To ensure consistency, many manufacturers employ Statistical Process Control (SPC) techniques, where data from the machining process is continuously monitored to detect deviations before they become serious issues. However, this data-driven approach requires expensive equipment and highly skilled operators who can interpret the data effectively. The goal is to minimize human error and ensure that each part produced is identical to the one before it.
Environmental and Sustainability Considerations
In addition to technical challenges, aerospace manufacturers must also contend with increasing environmental pressures. Precision machining, particularly for complex materials, consumes significant amounts of energy and produces considerable waste. Recycling or reusing materials in the aerospace industry is difficult due to the high quality and safety standards required. However, the industry is moving towards more sustainable practices, such as using advanced cutting fluids that are less harmful to the environment and developing more energy-efficient machining processes.
Sustainability is becoming a major focus, with aerospace companies investing in green technologies to reduce their carbon footprint. Additive manufacturing, for instance, is being explored as a way to minimize material waste by building components layer by layer rather than cutting them from solid blocks. This shift not only saves material but also reduces the amount of energy required for machining.

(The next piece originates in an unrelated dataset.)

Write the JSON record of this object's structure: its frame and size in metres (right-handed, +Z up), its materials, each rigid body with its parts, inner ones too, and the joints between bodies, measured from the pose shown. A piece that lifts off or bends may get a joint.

In conclusion, the challenges of precision machining in aero engine manufacturing are multifaceted and complex. From handling tough materials and maintaining tool integrity to managing vibrations, thermal expansion, and environmental impact, the industry continues to push the boundaries of what is possible. However, with advancements in technology and innovative solutions, the future of precision machining in aerospace looks promising.